The Gulf of Guinea, an 11,000 square kilometer [4,247 square mile] body of water in West Africa, is one of the world’s most dangerous shipping routes, according to the International Maritime Bureau. This is largely due to piracy, which has claimed numerous lives, destabilized the region, and cost nearly $2 billion in financial losses per year. And although it has slowly declined over the past few years, piracy has not only continued to be a threat, it has also shown signs of spreading to other regions, according to the United Nations.
“The United States is committed to the lawful international navigation in, and the security and sustainable development of, the Gulf of Guinea region, and indeed the entire Atlantic Ocean basin,” said United States Acting Deputy Representative to the United Nations Jeffrey DeLaurentis.
“Maritime security in the Gulf of Guinea is essential to maintaining a safe and prosperous Atlantic, both for Atlantic nations and those who depend on its waters for their livelihood,” he said.

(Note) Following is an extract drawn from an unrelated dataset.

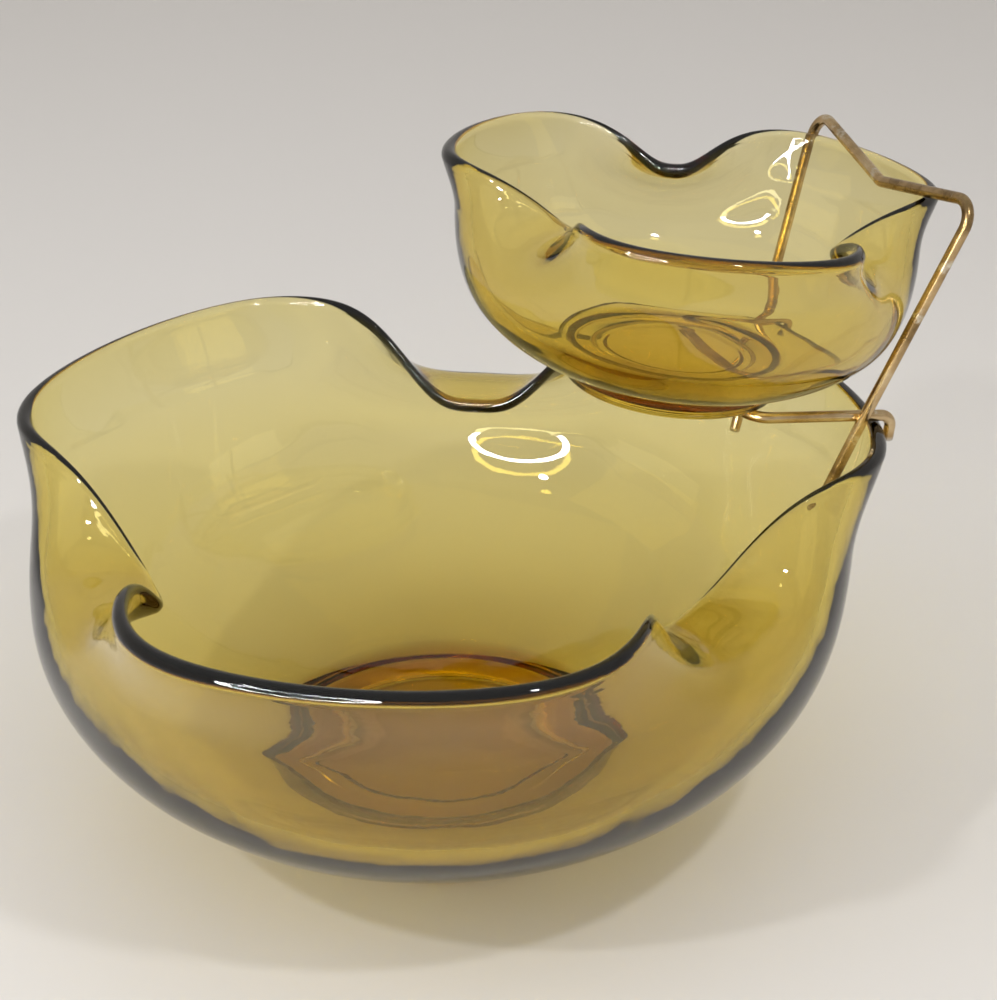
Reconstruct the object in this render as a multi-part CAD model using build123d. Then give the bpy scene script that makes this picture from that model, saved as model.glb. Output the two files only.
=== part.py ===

“We reaffirm our commitment to assisting states in the region to counter piracy and armed robbery at sea, to holding perpetrators, facilitators, and key figures of criminal networks accountable, and to addressing other related destabilizing and illicit activities in the Gulf of Guinea.”
“The United States is wholly committed to supporting our partners as they address the grave and persistent threats posed by piracy, armed robbery, and transnational organized crime in the Gulf,” said Ambassador DeLaurentis.
“We further highlight the aim to criminalize and prosecute acts of piracy and armed robbery at sea, and emphasize the need to support national, regional, and international efforts to counter piracy and armed robbery in the Gulf of Guinea.”
“Through the collaborative efforts of many nations, the frequency of piracy has dramatically decreased. We encourage the region to continue its effort to maintain this progress. The United States will continue to be a close partner in doing so,” said Ambassador DeLaurentis.
“Challenges such as piracy; illegal, unreported, and unregulated fishing; transnational organized crime; climate change; pollution; and environmental degradation all remain serious threats to our livelihoods and shared security.”
“The United States has pledged to increase our collaboration and coordination with nations across the Atlantic,” said Ambassador DeLaurentis, “ so that we can jointly face these most pressing security threats in the Gulf of Guinea and beyond.”